- [REQUIRED WORK]:
Extract all data as written.

=== EXERCISE MATERIALS ===

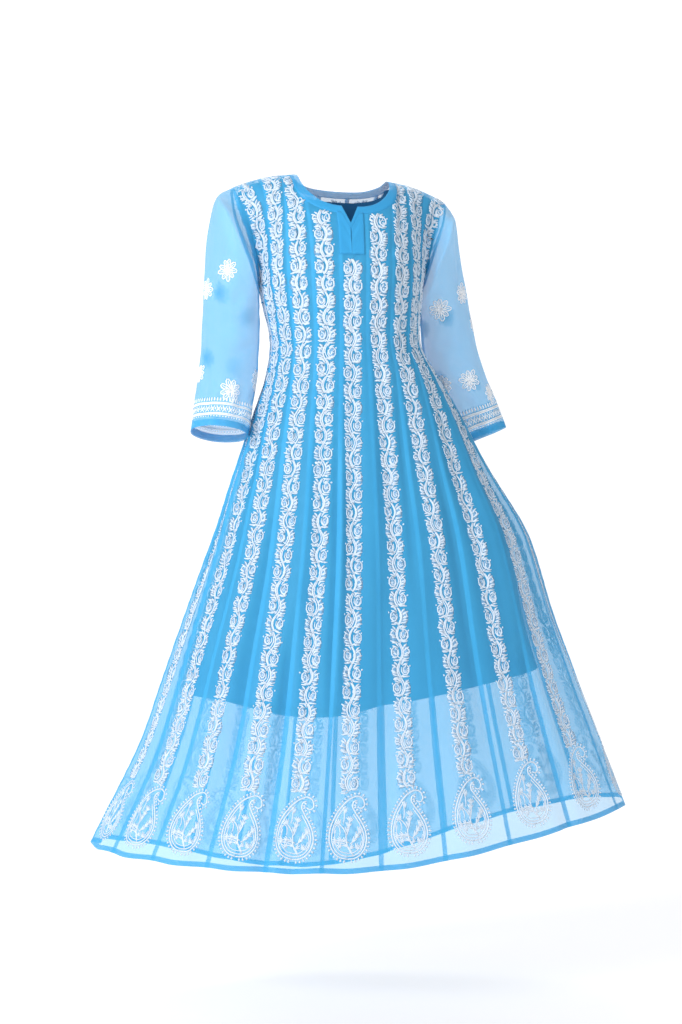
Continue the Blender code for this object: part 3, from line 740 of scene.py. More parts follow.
# ------------------------------------------------------------
# Lining: a sleeveless slip of plain crepe, front and back, cut lower at neck and armholes and ending
# at the knee. It hangs inside the kalis and is nearly opaque, so its hem shows through them.
LINING_STEPS = 8  # columns across one kali
LINING_HEM = 0.705
LINING_NARROWS = 0.135  # share of the gown's own width that it loses by its hem
LINING_INSET = 0.006
LINING_SAG = 0.004
LINING_HEM_TURN = 0.012
# Places in kalis from the centre, and how far up the yoke the lining's top edge is there
LINING_TOP = ((0.0, 0.95), (2.0, 0.95), (2.5, 0.98), (3.6, 0.98), (4.4, 0.84), (5.5, 0.78))
LINING_ROWS = 110
lining_crepe = dyed_cloth("lining", (0.030, 0.185, 0.400), (0.024, 0.160, 0.360), 0.55, 1800, 0.0002)


def lining_cloth():
    """The kalis' own surface, unfolded, set in square to itself, and narrower towards its hem."""
    places = np.arange(KALIS * LINING_STEPS)[None, :] / LINING_STEPS - QUARTER
    away, _ = from_middle(wrapped(places))
    top = eased(away, *np.array(LINING_TOP).T)
    ups, alongs = rows_down(LINING_HEM, LINING_ROWS)
    narrowing = LINING_NARROWS * smooth_step(np.maximum(alongs, 0) / LINING_HEM)
    skirt = body_point(places, alongs, folded=False, narrowing=narrowing)
    points = np.concatenate([yoke_point(places, ups * top), skirt])
    level = np.concatenate([CHEST["along"] - np.linspace(1, 0, YOKE_ROWS), alongs[:, 0]])
    plain = Cloth(softened(points, level))
    sag = LINING_SAG * np.sin(wrapped(places) * 2.3 + 3 * alongs[-1]) * np.sin(wrapped(places) * 1.1)
    flow = smooth_step(level[:, None] / LINING_HEM) * sag
    return Cloth(plain.points + (flow - LINING_INSET)[..., None] * plain.normals)


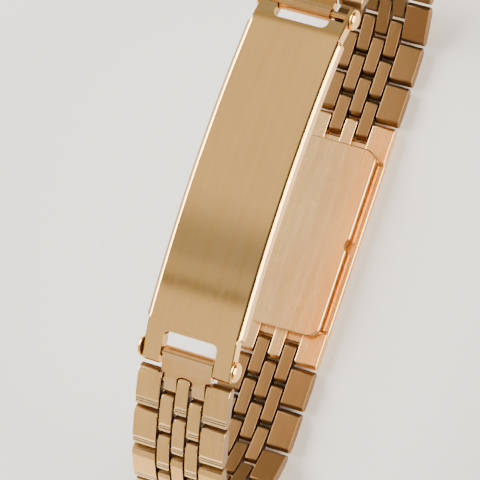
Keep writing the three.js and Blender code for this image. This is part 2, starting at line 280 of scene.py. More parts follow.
def makeScratches():
    # a few long hairline scratches at odd angles; a higher level leaves fewer of them
    look = scratchLook
    tree, nodes, start, end = newGroup("hairScratches", {"Amount": 0.5}, ("Mask",))
    uv = nodes.add("ShaderNodeUVMap", uv_map="millimetres").outputs[0]
    total = None
    for angle, level in zip(look["angles"], look["levels"]):
        turn = {"Vector": uv, "Rotation": (0, 0, math.radians(angle))}
        turned = nodes.add("ShaderNodeMapping", turn).outputs[0]
        noise = nodes.noise(nodes.scaled(turned, look["stretch"]), scale=1.0, detail=1.0)
        line = nodes.between(noise, level, level + look["sharpness"])
        total = line if total is None else nodes.maths("MAXIMUM", total, line)
    nodes.put(end["Mask"], nodes.maths("MULTIPLY", total, start["Amount"]))
    return tree


def makePaint():
    # what paintFaces wrote on the mesh: a painted highlight on some faces, and painted shade on faces that
    # lie in the gaps and recesses
    tree, nodes, start, end = newGroup("facePaint", {"Strength": 1.0}, ("HighlightMask", "ShadeMask"))
    paint = nodes.add("ShaderNodeVertexColor", layer_name="paint").outputs["Color"]
    parts = nodes.add("ShaderNodeSeparateColor", {0: paint}).outputs
    nodes.put(end["HighlightMask"], nodes.maths("MULTIPLY", parts[0], start["Strength"]))
    nodes.put(end["ShadeMask"], nodes.maths("MULTIPLY", parts[1], start["Strength"]))
    return tree


groups = {
    "brushing": makeBrushing(), "wear": makeWear(), "tarnish": makeTarnish(), "scratches": makeScratches(),
    "paint": makePaint(),
}
print("shader groups made")

# The golds: what each one has for itself, and what they share
finishes = {
    "plate_gold": {
        "colour": (0.985, 0.555, 0.16), "deep": (0.85, 0.469, 0.144), "bright": (0.975, 0.647, 0.286),
        "roughness": 0.08, "rough": 0.04, "lines": 9.0, "length": 0.16, "bump": 0.05, "scratch": 0.6,
    },
    "tab_gold": {
        "colour": (0.91, 0.43, 0.10), "deep": (0.75, 0.345, 0.08), "bright": (0.98, 0.60, 0.24),
        "roughness": 0.24, "rough": 0.08, "lines": 8.0, "length": 0.3, "bump": 0.05, "scratch": 0.3,
    },
    "pin_gold": {
        "colour": (1.0, 0.56, 0.15), "deep": (0.90, 0.42, 0.10), "bright": (1.0, 0.68, 0.26),
        "roughness": 0.12, "rough": 0.05, "lines": 5.0, "length": 2.0, "bump": 0.02, "scratch": 0.2,
    },
    "link_gold": {
        "colour": (0.963, 0.535, 0.16), "deep": (0.725, 0.365, 0.09), "bright": (1.0, 0.70, 0.32),
        "roughness": 0.25, "rough": 0.1, "lines": 13.0, "length": 0.35, "bump": 0.08, "scratch": 0.25,
    },
    "clasp_gold": {
        "colour": (0.963, 0.55, 0.194), "deep": (0.75, 0.4, 0.125), "bright": (1.0, 0.71, 0.36),
        "roughness": 0.26, "rough": 0.1, "lines": 8.0, "length": 0.2, "bump": 0.05, "scratch": 0.6,
    },
}
everyGold = {
    # the second and third tones here are the painted highlight and the painted shade
    "cornerTone": (0.33, 0.17, 0.06), "paintedHighlightTone": (1.0, 0.68, 0.32), "paintedShadeTone": (0.13, 0.065, 0.025),
    "edgeLow": 0.51, "edgeHigh": 0.60, "cornerHigh": 0.48, "cornerLow": 0.42,
    "tarnishScale": 95.0, "tarnishContrast": 0.55,
    "streakShare": 0.22, "cornerShare": 0.55, "edgeShare": 0.6, "grain": (0.3, 0.7),
    "smudgeRough": 0.05, "edgeSmooth": 0.08, "paintedShadeRough": 0.2, "scratchDepth": 1.2, "bumpDistance": 0.0002,
}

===

- [CORRECT OUTPUT]:
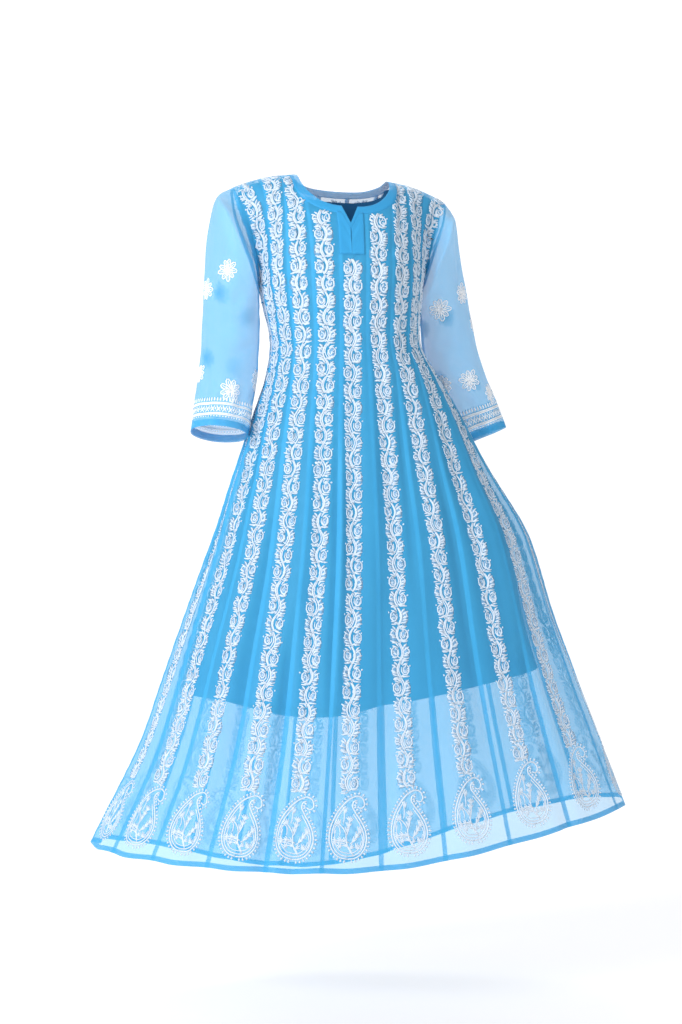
Continue the Blender code for this object: part 3, from line 740 of scene.py. More parts follow.
# ------------------------------------------------------------
# Lining: a sleeveless slip of plain crepe, front and back, cut lower at neck and armholes and ending
# at the knee. It hangs inside the kalis and is nearly opaque, so its hem shows through them.
LINING_STEPS = 8  # columns across one kali
LINING_HEM = 0.705
LINING_NARROWS = 0.135  # share of the gown's own width that it loses by its hem
LINING_INSET = 0.006
LINING_SAG = 0.004
LINING_HEM_TURN = 0.012
# Places in kalis from the centre, and how far up the yoke the lining's top edge is there
LINING_TOP = ((0.0, 0.95), (2.0, 0.95), (2.5, 0.98), (3.6, 0.98), (4.4, 0.84), (5.5, 0.78))
LINING_ROWS = 110
lining_crepe = dyed_cloth("lining", (0.030, 0.185, 0.400), (0.024, 0.160, 0.360), 0.55, 1800, 0.0002)


def lining_cloth():
    """The kalis' own surface, unfolded, set in square to itself, and narrower towards its hem."""
    places = np.arange(KALIS * LINING_STEPS)[None, :] / LINING_STEPS - QUARTER
    away, _ = from_middle(wrapped(places))
    top = eased(away, *np.array(LINING_TOP).T)
    ups, alongs = rows_down(LINING_HEM, LINING_ROWS)
    narrowing = LINING_NARROWS * smooth_step(np.maximum(alongs, 0) / LINING_HEM)
    skirt = body_point(places, alongs, folded=False, narrowing=narrowing)
    points = np.concatenate([yoke_point(places, ups * top), skirt])
    level = np.concatenate([CHEST["along"] - np.linspace(1, 0, YOKE_ROWS), alongs[:, 0]])
    plain = Cloth(softened(points, level))
    sag = LINING_SAG * np.sin(wrapped(places) * 2.3 + 3 * alongs[-1]) * np.sin(wrapped(places) * 1.1)
    flow = smooth_step(level[:, None] / LINING_HEM) * sag
    return Cloth(plain.points + (flow - LINING_INSET)[..., None] * plain.normals)


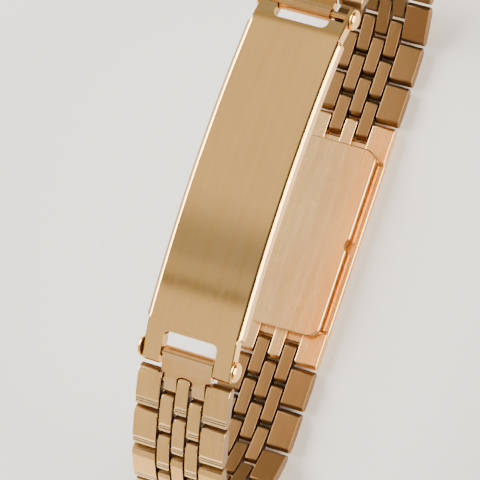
Keep writing the three.js and Blender code for this image. This is part 2, starting at line 280 of scene.py. More parts follow.
def makeScratches():
    # a few long hairline scratches at odd angles; a higher level leaves fewer of them
    look = scratchLook
    tree, nodes, start, end = newGroup("hairScratches", {"Amount": 0.5}, ("Mask",))
    uv = nodes.add("ShaderNodeUVMap", uv_map="millimetres").outputs[0]
    total = None
    for angle, level in zip(look["angles"], look["levels"]):
        turn = {"Vector": uv, "Rotation": (0, 0, math.radians(angle))}
        turned = nodes.add("ShaderNodeMapping", turn).outputs[0]
        noise = nodes.noise(nodes.scaled(turned, look["stretch"]), scale=1.0, detail=1.0)
        line = nodes.between(noise, level, level + look["sharpness"])
        total = line if total is None else nodes.maths("MAXIMUM", total, line)
    nodes.put(end["Mask"], nodes.maths("MULTIPLY", total, start["Amount"]))
    return tree


def makePaint():
    # what paintFaces wrote on the mesh: a painted highlight on some faces, and painted shade on faces that
    # lie in the gaps and recesses
    tree, nodes, start, end = newGroup("facePaint", {"Strength": 1.0}, ("HighlightMask", "ShadeMask"))
    paint = nodes.add("ShaderNodeVertexColor", layer_name="paint").outputs["Color"]
    parts = nodes.add("ShaderNodeSeparateColor", {0: paint}).outputs
    nodes.put(end["HighlightMask"], nodes.maths("MULTIPLY", parts[0], start["Strength"]))
    nodes.put(end["ShadeMask"], nodes.maths("MULTIPLY", parts[1], start["Strength"]))
    return tree


groups = {
    "brushing": makeBrushing(), "wear": makeWear(), "tarnish": makeTarnish(), "scratches": makeScratches(),
    "paint": makePaint(),
}
print("shader groups made")

# The golds: what each one has for itself, and what they share
finishes = {
    "plate_gold": {
        "colour": (0.985, 0.555, 0.16), "deep": (0.85, 0.469, 0.144), "bright": (0.975, 0.647, 0.286),
        "roughness": 0.08, "rough": 0.04, "lines": 9.0, "length": 0.16, "bump": 0.05, "scratch": 0.6,
    },
    "tab_gold": {
        "colour": (0.91, 0.43, 0.10), "deep": (0.75, 0.345, 0.08), "bright": (0.98, 0.60, 0.24),
        "roughness": 0.24, "rough": 0.08, "lines": 8.0, "length": 0.3, "bump": 0.05, "scratch": 0.3,
    },
    "pin_gold": {
        "colour": (1.0, 0.56, 0.15), "deep": (0.90, 0.42, 0.10), "bright": (1.0, 0.68, 0.26),
        "roughness": 0.12, "rough": 0.05, "lines": 5.0, "length": 2.0, "bump": 0.02, "scratch": 0.2,
    },
    "link_gold": {
        "colour": (0.963, 0.535, 0.16), "deep": (0.725, 0.365, 0.09), "bright": (1.0, 0.70, 0.32),
        "roughness": 0.25, "rough": 0.1, "lines": 13.0, "length": 0.35, "bump": 0.08, "scratch": 0.25,
    },
    "clasp_gold": {
        "colour": (0.963, 0.55, 0.194), "deep": (0.75, 0.4, 0.125), "bright": (1.0, 0.71, 0.36),
        "roughness": 0.26, "rough": 0.1, "lines": 8.0, "length": 0.2, "bump": 0.05, "scratch": 0.6,
    },
}
everyGold = {
    # the second and third tones here are the painted highlight and the painted shade
    "cornerTone": (0.33, 0.17, 0.06), "paintedHighlightTone": (1.0, 0.68, 0.32), "paintedShadeTone": (0.13, 0.065, 0.025),
    "edgeLow": 0.51, "edgeHigh": 0.60, "cornerHigh": 0.48, "cornerLow": 0.42,
    "tarnishScale": 95.0, "tarnishContrast": 0.55,
    "streakShare": 0.22, "cornerShare": 0.55, "edgeShare": 0.6, "grain": (0.3, 0.7),
    "smudgeRough": 0.05, "edgeSmooth": 0.08, "paintedShadeRough": 0.2, "scratchDepth": 1.2, "bumpDistance": 0.0002,
}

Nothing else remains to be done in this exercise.